WRITTEN INSTRUCTION
Going from the top of the data below, give again each line through the one containing "SWEEP_PARTS = 28", both ends kept.
═══ DATA SHOWN
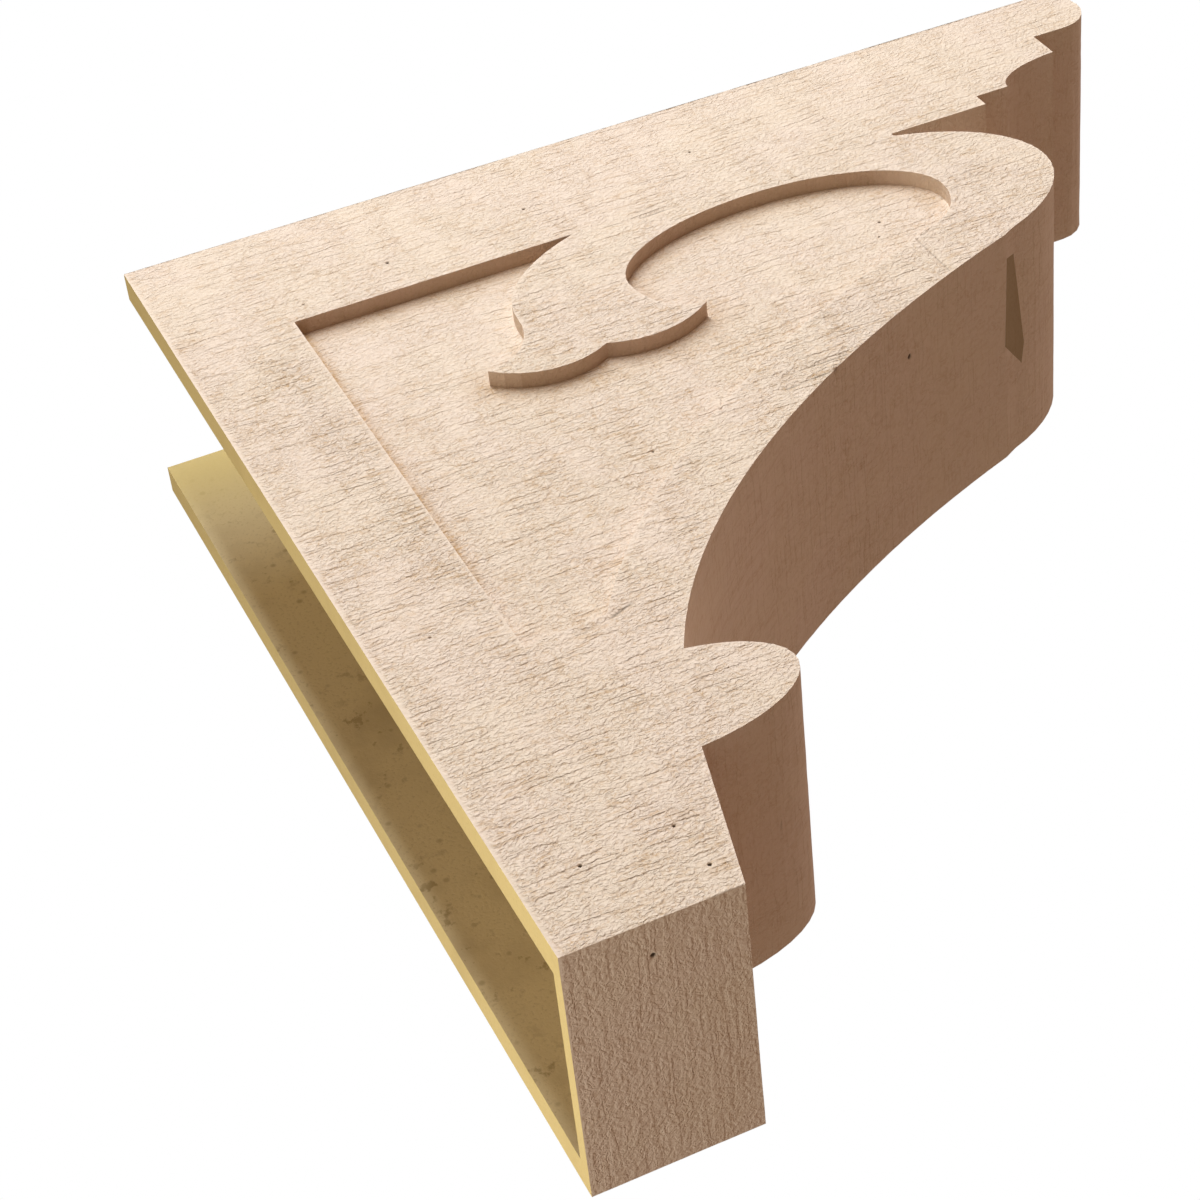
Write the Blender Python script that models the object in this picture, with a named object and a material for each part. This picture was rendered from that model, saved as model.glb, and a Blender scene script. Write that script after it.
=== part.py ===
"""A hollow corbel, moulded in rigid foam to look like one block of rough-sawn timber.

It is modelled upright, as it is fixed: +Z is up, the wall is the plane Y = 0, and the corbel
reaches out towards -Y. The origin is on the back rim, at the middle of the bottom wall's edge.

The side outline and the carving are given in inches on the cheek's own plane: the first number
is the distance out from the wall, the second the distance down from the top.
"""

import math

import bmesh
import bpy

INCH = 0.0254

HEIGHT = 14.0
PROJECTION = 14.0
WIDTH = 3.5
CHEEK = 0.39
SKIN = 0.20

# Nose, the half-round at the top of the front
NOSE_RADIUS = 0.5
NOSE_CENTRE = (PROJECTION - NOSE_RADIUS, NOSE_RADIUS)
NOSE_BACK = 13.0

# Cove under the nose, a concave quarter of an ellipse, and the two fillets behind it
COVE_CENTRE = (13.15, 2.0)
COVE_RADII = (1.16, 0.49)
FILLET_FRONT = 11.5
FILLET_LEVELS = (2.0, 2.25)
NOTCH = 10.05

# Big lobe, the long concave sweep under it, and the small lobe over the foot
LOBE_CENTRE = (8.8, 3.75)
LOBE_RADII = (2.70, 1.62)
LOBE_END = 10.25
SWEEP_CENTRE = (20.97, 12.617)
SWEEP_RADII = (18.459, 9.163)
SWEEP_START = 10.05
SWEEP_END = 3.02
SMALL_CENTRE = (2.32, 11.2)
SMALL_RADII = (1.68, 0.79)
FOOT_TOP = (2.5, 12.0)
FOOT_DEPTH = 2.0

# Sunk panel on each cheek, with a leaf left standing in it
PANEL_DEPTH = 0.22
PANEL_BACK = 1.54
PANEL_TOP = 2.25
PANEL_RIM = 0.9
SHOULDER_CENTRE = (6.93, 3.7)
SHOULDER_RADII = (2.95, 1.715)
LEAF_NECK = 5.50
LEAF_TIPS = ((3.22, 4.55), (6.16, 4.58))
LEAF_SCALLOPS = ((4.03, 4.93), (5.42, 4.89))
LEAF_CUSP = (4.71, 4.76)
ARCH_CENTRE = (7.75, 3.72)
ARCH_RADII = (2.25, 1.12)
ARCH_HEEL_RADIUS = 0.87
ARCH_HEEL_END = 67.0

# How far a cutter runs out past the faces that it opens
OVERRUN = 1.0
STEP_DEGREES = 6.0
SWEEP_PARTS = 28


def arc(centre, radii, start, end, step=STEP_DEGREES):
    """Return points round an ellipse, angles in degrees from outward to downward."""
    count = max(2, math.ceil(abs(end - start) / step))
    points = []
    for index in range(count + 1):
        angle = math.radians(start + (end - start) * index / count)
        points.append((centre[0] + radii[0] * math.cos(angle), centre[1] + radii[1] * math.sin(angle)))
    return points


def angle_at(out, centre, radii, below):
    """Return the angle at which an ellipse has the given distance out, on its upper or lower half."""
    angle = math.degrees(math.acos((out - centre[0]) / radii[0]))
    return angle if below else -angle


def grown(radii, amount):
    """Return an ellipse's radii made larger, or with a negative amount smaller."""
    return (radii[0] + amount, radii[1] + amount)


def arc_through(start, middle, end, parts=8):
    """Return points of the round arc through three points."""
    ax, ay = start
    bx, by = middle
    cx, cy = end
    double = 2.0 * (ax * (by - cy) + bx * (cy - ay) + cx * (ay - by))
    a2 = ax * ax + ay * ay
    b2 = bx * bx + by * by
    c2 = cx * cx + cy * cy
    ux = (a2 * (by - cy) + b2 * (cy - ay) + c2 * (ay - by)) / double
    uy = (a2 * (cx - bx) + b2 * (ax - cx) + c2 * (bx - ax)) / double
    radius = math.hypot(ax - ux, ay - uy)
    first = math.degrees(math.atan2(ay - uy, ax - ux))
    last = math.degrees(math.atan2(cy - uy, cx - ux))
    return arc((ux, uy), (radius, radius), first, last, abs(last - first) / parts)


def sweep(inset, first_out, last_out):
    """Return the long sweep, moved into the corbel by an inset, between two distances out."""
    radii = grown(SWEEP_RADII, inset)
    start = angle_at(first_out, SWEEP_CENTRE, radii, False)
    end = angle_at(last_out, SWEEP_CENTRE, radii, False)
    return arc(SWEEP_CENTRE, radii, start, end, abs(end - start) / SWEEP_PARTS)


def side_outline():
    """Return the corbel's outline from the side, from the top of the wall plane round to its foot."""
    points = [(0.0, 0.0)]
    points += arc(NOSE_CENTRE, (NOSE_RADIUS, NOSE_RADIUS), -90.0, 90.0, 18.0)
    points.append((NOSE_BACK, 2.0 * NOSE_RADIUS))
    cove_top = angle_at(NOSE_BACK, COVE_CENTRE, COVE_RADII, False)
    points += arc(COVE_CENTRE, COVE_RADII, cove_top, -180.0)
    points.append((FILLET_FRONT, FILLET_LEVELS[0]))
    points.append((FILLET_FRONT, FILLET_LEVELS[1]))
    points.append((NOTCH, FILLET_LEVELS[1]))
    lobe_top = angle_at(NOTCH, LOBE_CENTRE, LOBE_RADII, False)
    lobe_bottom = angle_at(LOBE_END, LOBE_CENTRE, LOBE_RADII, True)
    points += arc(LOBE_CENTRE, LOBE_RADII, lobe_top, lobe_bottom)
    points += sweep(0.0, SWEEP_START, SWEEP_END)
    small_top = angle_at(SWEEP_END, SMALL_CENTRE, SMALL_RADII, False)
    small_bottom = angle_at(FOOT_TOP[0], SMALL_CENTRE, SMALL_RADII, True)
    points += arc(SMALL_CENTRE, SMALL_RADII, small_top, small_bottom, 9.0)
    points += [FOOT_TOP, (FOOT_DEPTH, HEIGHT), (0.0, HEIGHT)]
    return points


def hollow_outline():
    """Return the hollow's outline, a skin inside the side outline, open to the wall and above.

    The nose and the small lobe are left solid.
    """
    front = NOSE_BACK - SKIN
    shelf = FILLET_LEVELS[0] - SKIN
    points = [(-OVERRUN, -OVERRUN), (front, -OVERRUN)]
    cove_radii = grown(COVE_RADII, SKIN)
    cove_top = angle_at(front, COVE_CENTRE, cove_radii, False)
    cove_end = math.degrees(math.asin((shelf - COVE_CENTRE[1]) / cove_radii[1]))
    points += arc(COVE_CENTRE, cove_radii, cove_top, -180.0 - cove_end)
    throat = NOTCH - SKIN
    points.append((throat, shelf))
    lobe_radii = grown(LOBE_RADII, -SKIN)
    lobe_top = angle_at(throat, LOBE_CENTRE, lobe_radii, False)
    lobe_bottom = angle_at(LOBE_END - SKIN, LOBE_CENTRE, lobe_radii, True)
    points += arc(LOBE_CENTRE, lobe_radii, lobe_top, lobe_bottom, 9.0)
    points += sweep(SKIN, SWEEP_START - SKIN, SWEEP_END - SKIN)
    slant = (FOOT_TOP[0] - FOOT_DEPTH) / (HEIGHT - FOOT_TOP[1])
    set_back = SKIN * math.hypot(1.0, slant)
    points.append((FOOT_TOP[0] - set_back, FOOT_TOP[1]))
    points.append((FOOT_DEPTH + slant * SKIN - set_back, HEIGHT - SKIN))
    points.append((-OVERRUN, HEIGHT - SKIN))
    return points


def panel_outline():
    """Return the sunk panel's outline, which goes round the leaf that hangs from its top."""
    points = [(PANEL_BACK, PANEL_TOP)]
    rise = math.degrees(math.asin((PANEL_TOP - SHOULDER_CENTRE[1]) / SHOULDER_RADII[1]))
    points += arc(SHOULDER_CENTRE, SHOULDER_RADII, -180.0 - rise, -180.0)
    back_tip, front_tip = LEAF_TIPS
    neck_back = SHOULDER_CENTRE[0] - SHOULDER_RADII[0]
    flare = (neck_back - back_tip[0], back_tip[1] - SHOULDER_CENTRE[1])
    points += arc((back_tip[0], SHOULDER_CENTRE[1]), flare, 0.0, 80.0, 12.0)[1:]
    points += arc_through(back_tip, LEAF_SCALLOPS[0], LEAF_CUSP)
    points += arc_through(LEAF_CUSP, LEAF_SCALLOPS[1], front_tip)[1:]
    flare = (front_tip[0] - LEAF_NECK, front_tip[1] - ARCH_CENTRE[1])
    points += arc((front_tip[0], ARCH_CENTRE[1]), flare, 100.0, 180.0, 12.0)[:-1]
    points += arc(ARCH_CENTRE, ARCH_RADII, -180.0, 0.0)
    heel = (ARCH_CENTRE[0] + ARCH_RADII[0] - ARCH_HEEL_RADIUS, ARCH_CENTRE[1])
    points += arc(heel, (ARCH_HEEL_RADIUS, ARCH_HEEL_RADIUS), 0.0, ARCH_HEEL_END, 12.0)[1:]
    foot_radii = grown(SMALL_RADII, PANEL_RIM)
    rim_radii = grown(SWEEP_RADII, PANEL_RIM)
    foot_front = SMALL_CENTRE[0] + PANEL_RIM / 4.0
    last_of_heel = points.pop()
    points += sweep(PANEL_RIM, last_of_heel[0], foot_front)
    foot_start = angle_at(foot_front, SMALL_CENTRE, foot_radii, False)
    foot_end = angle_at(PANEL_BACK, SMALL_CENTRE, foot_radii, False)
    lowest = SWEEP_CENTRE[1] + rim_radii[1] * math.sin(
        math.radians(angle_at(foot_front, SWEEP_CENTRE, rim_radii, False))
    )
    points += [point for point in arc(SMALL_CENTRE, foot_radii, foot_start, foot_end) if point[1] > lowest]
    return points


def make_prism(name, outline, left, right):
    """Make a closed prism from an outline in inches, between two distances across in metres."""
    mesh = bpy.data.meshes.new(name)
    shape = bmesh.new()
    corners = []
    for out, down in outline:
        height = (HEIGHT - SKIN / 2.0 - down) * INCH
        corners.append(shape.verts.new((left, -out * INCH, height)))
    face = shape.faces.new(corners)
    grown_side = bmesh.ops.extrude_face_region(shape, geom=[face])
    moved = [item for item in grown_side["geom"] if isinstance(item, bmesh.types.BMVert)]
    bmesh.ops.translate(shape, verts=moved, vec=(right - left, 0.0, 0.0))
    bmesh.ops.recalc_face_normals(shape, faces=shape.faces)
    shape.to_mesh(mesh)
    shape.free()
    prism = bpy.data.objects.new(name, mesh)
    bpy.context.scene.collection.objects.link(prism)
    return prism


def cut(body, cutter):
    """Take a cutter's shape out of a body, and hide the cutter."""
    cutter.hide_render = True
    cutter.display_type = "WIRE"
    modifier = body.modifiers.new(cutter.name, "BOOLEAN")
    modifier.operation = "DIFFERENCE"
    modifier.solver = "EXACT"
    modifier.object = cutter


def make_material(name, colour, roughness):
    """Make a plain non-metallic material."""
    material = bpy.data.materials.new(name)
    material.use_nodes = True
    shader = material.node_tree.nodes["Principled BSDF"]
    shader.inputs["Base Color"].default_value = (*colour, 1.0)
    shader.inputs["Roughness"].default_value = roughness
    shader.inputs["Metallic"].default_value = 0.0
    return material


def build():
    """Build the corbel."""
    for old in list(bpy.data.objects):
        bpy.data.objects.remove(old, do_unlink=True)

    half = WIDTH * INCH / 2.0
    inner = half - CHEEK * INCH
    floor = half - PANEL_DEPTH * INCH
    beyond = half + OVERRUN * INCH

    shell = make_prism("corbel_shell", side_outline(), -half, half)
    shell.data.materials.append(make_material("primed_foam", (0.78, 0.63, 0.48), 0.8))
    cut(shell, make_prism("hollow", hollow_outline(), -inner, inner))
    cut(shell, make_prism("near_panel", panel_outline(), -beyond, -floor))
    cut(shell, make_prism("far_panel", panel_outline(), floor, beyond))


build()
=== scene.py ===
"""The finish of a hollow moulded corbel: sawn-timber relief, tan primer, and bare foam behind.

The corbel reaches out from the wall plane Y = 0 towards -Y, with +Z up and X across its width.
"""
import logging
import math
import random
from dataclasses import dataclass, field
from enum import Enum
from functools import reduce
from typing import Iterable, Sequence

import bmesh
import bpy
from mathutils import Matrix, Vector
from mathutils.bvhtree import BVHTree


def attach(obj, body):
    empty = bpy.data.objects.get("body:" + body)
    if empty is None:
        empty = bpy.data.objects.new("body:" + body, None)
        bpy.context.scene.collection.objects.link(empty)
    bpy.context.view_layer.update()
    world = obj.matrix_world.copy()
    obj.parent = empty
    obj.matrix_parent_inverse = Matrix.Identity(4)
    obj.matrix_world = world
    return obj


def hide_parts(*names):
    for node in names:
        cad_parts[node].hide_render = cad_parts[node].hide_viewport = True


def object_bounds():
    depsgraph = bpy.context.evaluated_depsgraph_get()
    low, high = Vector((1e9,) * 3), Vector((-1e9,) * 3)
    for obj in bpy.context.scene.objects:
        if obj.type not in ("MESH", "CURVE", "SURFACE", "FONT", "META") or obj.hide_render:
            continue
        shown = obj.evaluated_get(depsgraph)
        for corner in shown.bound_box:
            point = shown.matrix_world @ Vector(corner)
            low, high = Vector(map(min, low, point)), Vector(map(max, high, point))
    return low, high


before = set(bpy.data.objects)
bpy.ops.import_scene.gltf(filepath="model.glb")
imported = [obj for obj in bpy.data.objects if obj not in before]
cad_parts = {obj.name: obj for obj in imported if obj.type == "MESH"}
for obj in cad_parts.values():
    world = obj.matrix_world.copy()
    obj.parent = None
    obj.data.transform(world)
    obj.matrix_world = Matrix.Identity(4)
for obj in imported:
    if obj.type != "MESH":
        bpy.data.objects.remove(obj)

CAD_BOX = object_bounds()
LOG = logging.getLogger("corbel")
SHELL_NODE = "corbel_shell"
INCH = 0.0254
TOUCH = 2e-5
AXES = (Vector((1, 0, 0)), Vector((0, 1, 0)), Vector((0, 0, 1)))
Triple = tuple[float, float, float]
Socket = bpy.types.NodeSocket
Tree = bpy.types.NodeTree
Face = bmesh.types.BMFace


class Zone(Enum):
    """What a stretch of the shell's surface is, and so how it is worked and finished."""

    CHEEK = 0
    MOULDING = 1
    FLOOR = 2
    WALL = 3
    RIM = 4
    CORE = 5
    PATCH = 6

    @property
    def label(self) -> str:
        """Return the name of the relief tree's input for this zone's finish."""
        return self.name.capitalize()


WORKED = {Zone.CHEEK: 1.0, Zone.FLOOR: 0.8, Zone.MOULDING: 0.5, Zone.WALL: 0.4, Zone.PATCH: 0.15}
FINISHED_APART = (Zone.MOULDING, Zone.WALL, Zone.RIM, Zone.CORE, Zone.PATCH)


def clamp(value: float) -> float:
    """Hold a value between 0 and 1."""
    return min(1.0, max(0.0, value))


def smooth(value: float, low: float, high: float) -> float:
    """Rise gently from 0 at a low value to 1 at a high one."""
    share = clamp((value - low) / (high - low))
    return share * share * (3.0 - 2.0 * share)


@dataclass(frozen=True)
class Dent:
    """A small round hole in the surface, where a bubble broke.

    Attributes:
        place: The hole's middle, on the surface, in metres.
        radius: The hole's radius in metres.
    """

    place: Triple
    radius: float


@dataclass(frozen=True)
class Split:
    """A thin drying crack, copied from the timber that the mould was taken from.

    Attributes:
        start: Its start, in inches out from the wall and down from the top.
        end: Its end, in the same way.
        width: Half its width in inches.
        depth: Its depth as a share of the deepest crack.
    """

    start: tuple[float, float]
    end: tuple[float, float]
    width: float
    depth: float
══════
WORKED ANSWER
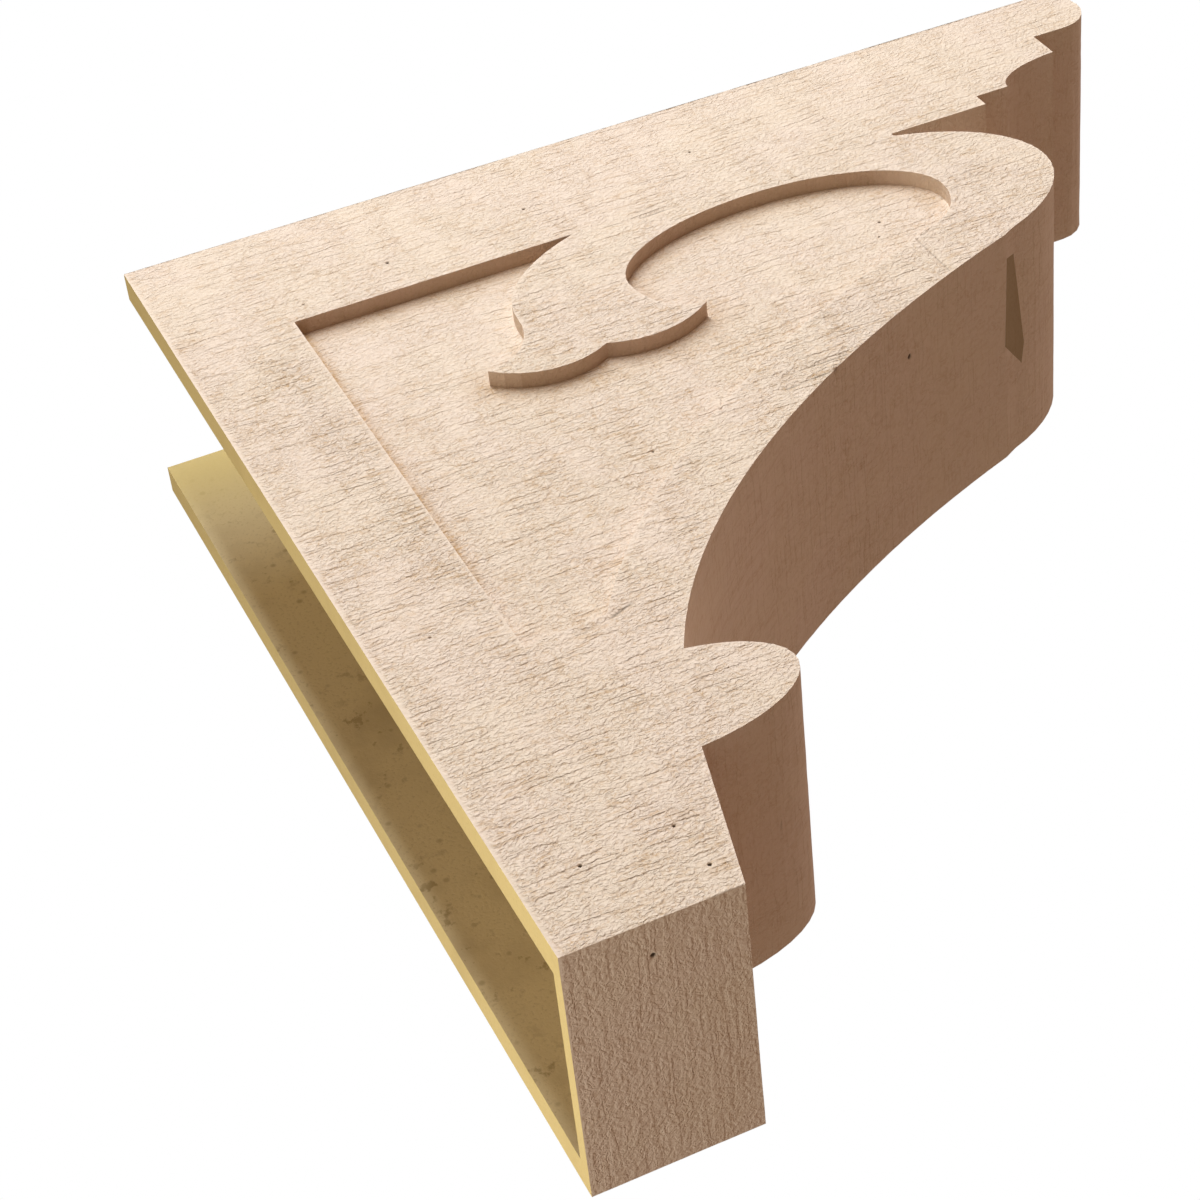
Write the Blender Python script that models the object in this picture, with a named object and a material for each part. This picture was rendered from that model, saved as model.glb, and a Blender scene script. Write that script after it.
=== part.py ===
"""A hollow corbel, moulded in rigid foam to look like one block of rough-sawn timber.

It is modelled upright, as it is fixed: +Z is up, the wall is the plane Y = 0, and the corbel
reaches out towards -Y. The origin is on the back rim, at the middle of the bottom wall's edge.

The side outline and the carving are given in inches on the cheek's own plane: the first number
is the distance out from the wall, the second the distance down from the top.
"""

import math

import bmesh
import bpy

INCH = 0.0254

HEIGHT = 14.0
PROJECTION = 14.0
WIDTH = 3.5
CHEEK = 0.39
SKIN = 0.20

# Nose, the half-round at the top of the front
NOSE_RADIUS = 0.5
NOSE_CENTRE = (PROJECTION - NOSE_RADIUS, NOSE_RADIUS)
NOSE_BACK = 13.0

# Cove under the nose, a concave quarter of an ellipse, and the two fillets behind it
COVE_CENTRE = (13.15, 2.0)
COVE_RADII = (1.16, 0.49)
FILLET_FRONT = 11.5
FILLET_LEVELS = (2.0, 2.25)
NOTCH = 10.05

# Big lobe, the long concave sweep under it, and the small lobe over the foot
LOBE_CENTRE = (8.8, 3.75)
LOBE_RADII = (2.70, 1.62)
LOBE_END = 10.25
SWEEP_CENTRE = (20.97, 12.617)
SWEEP_RADII = (18.459, 9.163)
SWEEP_START = 10.05
SWEEP_END = 3.02
SMALL_CENTRE = (2.32, 11.2)
SMALL_RADII = (1.68, 0.79)
FOOT_TOP = (2.5, 12.0)
FOOT_DEPTH = 2.0

# Sunk panel on each cheek, with a leaf left standing in it
PANEL_DEPTH = 0.22
PANEL_BACK = 1.54
PANEL_TOP = 2.25
PANEL_RIM = 0.9
SHOULDER_CENTRE = (6.93, 3.7)
SHOULDER_RADII = (2.95, 1.715)
LEAF_NECK = 5.50
LEAF_TIPS = ((3.22, 4.55), (6.16, 4.58))
LEAF_SCALLOPS = ((4.03, 4.93), (5.42, 4.89))
LEAF_CUSP = (4.71, 4.76)
ARCH_CENTRE = (7.75, 3.72)
ARCH_RADII = (2.25, 1.12)
ARCH_HEEL_RADIUS = 0.87
ARCH_HEEL_END = 67.0

# How far a cutter runs out past the faces that it opens
OVERRUN = 1.0
STEP_DEGREES = 6.0
SWEEP_PARTS = 28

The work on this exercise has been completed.